La partita in realtà è ancora molto aperta e neppure l’ipotesi di un Conte bis con Movimento Cinque Stelle e Lega è tramontata.

Foto: © Imagoeconomica, Paolo Cerroni

Molto dipenderà dal Partito Democratico, dove però il ballo dell’estate resta la tarantella. Vediamo di riepilogare le posizioni. Matteo Renzi, che controlla i gruppi parlamentari, si è ripreso la scena. E’ lui ad aver messo in difficoltà l’alleanza gialloverde, è lui il primo ad aver indicato l’orizzonte di un Governo di scopo che scongiuri l’aumento dell’Iva, metta in sicurezza i conti e poi porti il Paese alle urne. In primavera, data nella quale (sospettano in molti nel Pd) potrebbe aver costituito un nuovo partito. Renzi ha pure aggiunto che non intende far parte del nuovo Governo. Non lui, non Maria Elena Boschi, non Luca Lotti. Eppure, un esecutivo del genere non potrebbe prescindere dai renziani.

Nicola Zingaretti, il segretario, ha una visione molto diversa: ai Cinque Stelle chiede discontinuità forte (impossibile un Conte bis) negli uomini e nei programmi. Aggiungendo di essere interessato all’ipotesi di un Governo forte di legislatura. Non ad un “governicchio”. Significa rivedere le impostazioni economiche dei Cinque Stelle. Per non parlare di temi come la giustizia. Difficile che Luigi Di Maio possa accettare quella che verrebbe interpretata come una resa senza condizioni.

Giuseppe Conte e Luigi Di Maio Foto: © Imagoeconomica, Paolo Cerroni

E se saltasse sul nascere l’opzione di un esecutivo giallorosso, allora i pentastellati potrebbero perfino riprendere in considerazione l’idea di un Governo di scopo con la Lega. Nonostante gli insulti di ieri. Un esecutivo che tagliasse 345 parlamentari, intestandosi una manovra economica tale da scongiurare l’aumento dell’Iva e l’attivazione delle clausole di salvaguardia.

Matteo Salvini, il Capitano dimezzato, ha lanciato comunque dei segnali ieri. Ritirando la mozione di sfiducia e offrendo ai pentastellati una piattaforma di fine legislatura anticipata. Perché l’obiettivo di Salvini resta quello delle urne.

Fratelli d’Italia vede soltanto le urne, Forza Italia oscilla tra le tentazioni di partecipare ad un Governo Ursula e restare soltanto all’opposizione. La situazione in realtà è molto confusa.

Nella tarda mattinata di oggi si riunisce la direzione nazionale del Pd. Ci sono due linee. Almeno.

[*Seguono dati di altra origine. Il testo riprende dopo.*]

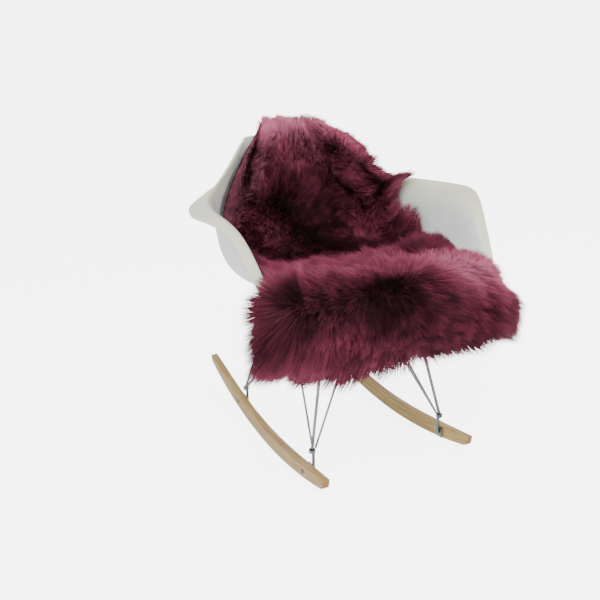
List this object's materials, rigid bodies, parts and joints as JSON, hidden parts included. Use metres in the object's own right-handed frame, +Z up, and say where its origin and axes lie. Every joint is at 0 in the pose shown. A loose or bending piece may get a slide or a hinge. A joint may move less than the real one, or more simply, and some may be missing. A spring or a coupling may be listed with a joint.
{
  "type": "sheepskin rug draped over a rocking armchair",
  "caption": "Long-haired plum sheepskin rug draped over the back, seat and front edge of a moulded rocking armchair on a wire base with bent wooden rockers.",
  "frame": {"origin": "on the floor, under the centre of the overall box", "axes": "+Z up, -Y towards the chair's front edge and the rug's hem, +X to the sitter's left"},
  "size_m": [0.6374, 0.7258, 0.7199],
  "materials": {
    "plum_fur": "long soft dyed wool, dark at the root and paler at the tip",
    "plum_locks": "pointed locks of dyed wool",
    "shell_plastic": "smooth moulded pale grey, satin",
    "maple": "pale, fine grain along the rocker, clear satin coat",
    "steel_wire": "plain drawn wire and turned fittings, satin",
    "rubber": "black, matte"
  },
  "bodies": {
    "root": {"sheepskin": "plum_fur", "locks_hem": "plum_locks", "locks_left_front": "plum_locks", "locks_left_seat": "plum_locks", "locks_left_back": "plum_locks", "locks_head": "plum_locks", "locks_right_back": "plum_locks", "locks_right_seat": "plum_locks", "locks_right_front": "plum_locks", "seat_shell": "shell_plastic", "rocker_right": "maple", "rocker_left": "maple", "rubber_front_left": "rubber", "plate_front_left": "steel_wire", "foot_front_left": "steel_wire", "screw_front_left": "steel_wire", "knuckle_front_left": "steel_wire", "ankle_front_left": "steel_wire", "leg_front_left": "steel_wire", "brace_front_left": "steel_wire", "stay_front_left": "steel_wire", "rubber_front_right": "rubber", "plate_front_right": "steel_wire", "foot_front_right": "steel_wire", "screw_front_right": "steel_wire", "knuckle_front_right": "steel_wire", "ankle_front_right": "steel_wire", "leg_front_right": "steel_wire", "brace_front_right": "steel_wire", "stay_front_right": "steel_wire", "spreader_front": "steel_wire", "rubber_rear_left": "rubber", "plate_rear_left": "steel_wire", "foot_rear_left": "steel_wire", "screw_rear_left": "steel_wire", "knuckle_rear_left": "steel_wire", "ankle_rear_left": "steel_wire", "leg_rear_left": "steel_wire", "brace_rear_left": "steel_wire", "stay_rear_left": "steel_wire", "rubber_rear_right": "rubber", "plate_rear_right": "steel_wire", "foot_rear_right": "steel_wire", "screw_rear_right": "steel_wire", "knuckle_rear_right": "steel_wire", "ankle_rear_right": "steel_wire", "leg_rear_right": "steel_wire", "brace_rear_right": "steel_wire", "stay_rear_right": "steel_wire", "spreader_rear": "steel_wire"}
  },
  "joints": []
}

Quella del segretario Nicola Zingaretti ha come approdo preferibile le urne: non è semplice guidare un Partito nel quale il mattatore è un altro, che peraltro controlla i gruppi parlamentari e che potrebbe perfino consumare una scissione.

Poi c’è quella di Renzi, parametrata su motivazioni economiche: scongiurare la possibilità che siano gli italiani a pagare l’aumento dell’Iva e i fallimenti dell’esecutivo pentastellato. Un Governo giallorosso potrebbe essere guidato da una personalità come Raffaele Cantone o Salvatore Rossi.

Ma i Cinque Stelle accetterebbero? Difficile. Men che meno un’ipotesi Enrico Letta. Mentre per Conte l’opzione commissario europeo è valida.
Se invece dovesse riproporsi l’idea Cinque Stelle-Lega, allora a guidare il Governo potrebbe essere Luigi Di Maio. Sempre con Giuseppe Conte in Europa.

Unica variabile: Beppe Grillo e Davide Casaleggio che farebbero? Nuova piroetta oppure barricate? Perché a quel punto davvero Di Maio si giocherebbe tutto. Sergio Mattarella vuole una soluzione rapida, ma potrebbe non farcela. Dopo le elezioni del 4 marzo 2018 passarono 89 giorni per arrivare al Governo. Tre mesi stavolta sarebbero troppi: l’Italia non può rischiare l’esercizio provvisorio, associato all’aumento dell’Iva e all’impennata dello spread.

Altro che scenario greco: i mercati ci farebbero a pezzi. Non è finita finché non finisce. La partita si sta continuando a giocare.